Things You’ll Never Believe
So today I’m going to leap all over the place and show you some some interesting things that’ve come across my desk in the last week. Why no full fledged blog?
Well, if you didn’t notice, this week’s WOW on the “Trumpification” of US foreign policy (and its winners and losers), was, I dare say, a bit of a beast. And so for all my avid readers who managed to get through it all, it was worth it for me. Also, I’ve been spending some time on my latest Insider alert and time is running short.
First out of the gate, a funny conversation I had with my dear wife:
Wife: So, let me get this straight: you’ve got thousands upon thousands of people on your list but only 42% of them read your work?
Me: Well, I guess only 42% open their emails, yes. I couldn’t understand it for a while.
Wife: You’d better step up your game, that’s awful.

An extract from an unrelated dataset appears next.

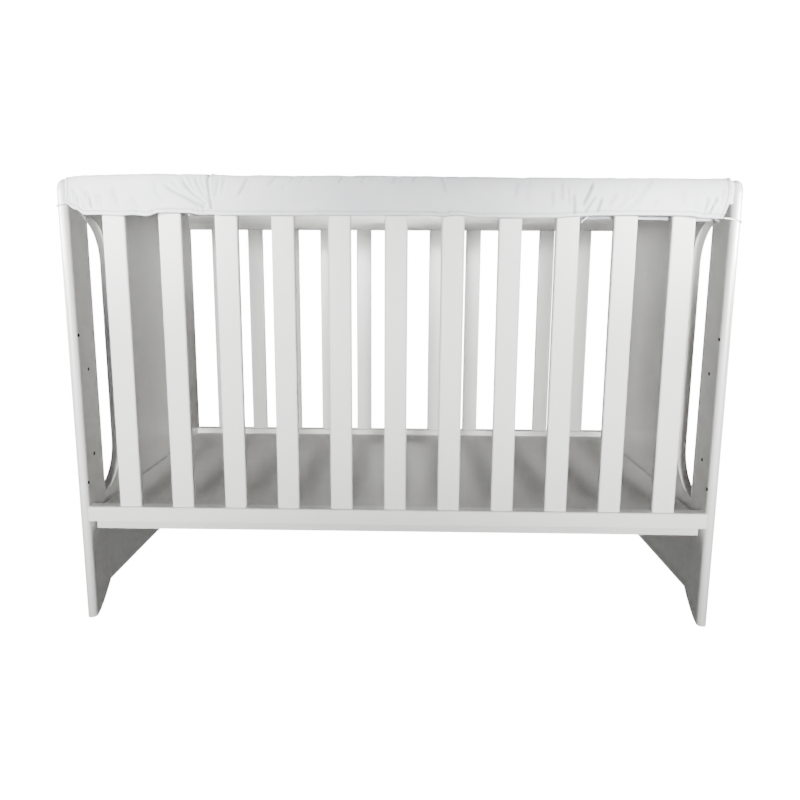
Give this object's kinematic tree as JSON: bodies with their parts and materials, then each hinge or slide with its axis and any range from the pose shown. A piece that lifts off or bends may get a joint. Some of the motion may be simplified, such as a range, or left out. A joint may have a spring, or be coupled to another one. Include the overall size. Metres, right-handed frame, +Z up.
{
  "type": "crib rail cover on a crib",
  "caption": "Hemmed cotton cover folded over the front top rail of a slatted crib and tied round its end posts.",
  "frame": {"origin": "centre of the whole crib's box on the floor under its feet", "axes": "+X along the rails to the right of someone who faces the cover, +Y from the covered front side to the back, +Z up"},
  "size_m": [1.358, 0.7494, 0.9406],
  "materials": {
    "cover_cotton": "plain-woven white cotton, matt",
    "tie_tape": "narrow white cotton tie, matt",
    "crib_paint": "white painted wood, satin",
    "base_paint": "white painted board, matt"
  },
  "bodies": {
    "root": {"rail_cover": "cover_cotton", "end_tie_left": "tie_tape", "end_tie_right": "tie_tape", "rail_tie_left": "tie_tape", "rail_tie_middle": "tie_tape", "rail_tie_right": "tie_tape", "rail_tie_end_left": "tie_tape", "rail_tie_end_middle": "tie_tape", "rail_tie_end_right": "tie_tape", "front_post_left": "crib_paint", "front_post_right": "crib_paint", "back_post_left": "crib_paint", "back_post_right": "crib_paint", "end_panel_left": "crib_paint", "end_panel_right": "crib_paint", "front_top_rail": "crib_paint", "front_top_rail_cap": "crib_paint", "front_bottom_rail": "crib_paint", "front_slat_1": "crib_paint", "front_slat_2": "crib_paint", "front_slat_3": "crib_paint", "front_slat_4": "crib_paint", "front_slat_5": "crib_paint", "front_slat_6": "crib_paint", "front_slat_7": "crib_paint", "front_slat_8": "crib_paint", "front_slat_9": "crib_paint", "front_slat_10": "crib_paint", "front_slat_11": "crib_paint", "back_top_rail": "crib_paint", "back_top_rail_cap": "crib_paint", "back_bottom_rail": "crib_paint", "back_slat_1": "crib_paint", "back_slat_2": "crib_paint", "back_slat_3": "crib_paint", "back_slat_4": "crib_paint", "back_slat_5": "crib_paint", "back_slat_6": "crib_paint", "back_slat_7": "crib_paint", "back_slat_8": "crib_paint", "back_slat_9": "crib_paint", "back_slat_10": "crib_paint", "back_slat_11": "crib_paint", "base_strip_front": "base_paint", "base_strip_back": "base_paint", "base_board": "base_paint"}
  },
  "joints": []
}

Me: Well, I’m told it’s actually quite good as open rates for this blogging stuff are typically around 20%, so in theory I’m killing it, honey.
Wife: Well, that makes no sense. Why would someone sign up and then not read your emails? It must be that you’re just not that good. I think you should just focus on your fund and leave all this stuff alone.
Me: Well, this helps me to concentrate on thinking stuff through so that the fund will do well. And look, it’s working.
Wife: Seems all backward to me.
Me: Yeah, but you don’t use the net like most and you never use social media at all so you wouldn’t know.
I was hoping she wouldn’t ask if all of the 42% who open the emails (according to my mail system) are members of Insider (they’re not). Then I’d have some explaining to do. She didn’t. Whew!
It made me realise how much I’ve learned since starting this blog and how many people, just like my wife, don’t understand revenue models for businesses which brings me to…
Hahaha! Going in at an eye watering valuation of $25 billion.
Now, if you’re one of those guys (you know who you are) who are running an IPO book, then you’ve been waiting for something like this. The equity markets have seen a dearth of these so it’s about time, heh? After all, all the fun’s been in fixed income (aka bubble) markets.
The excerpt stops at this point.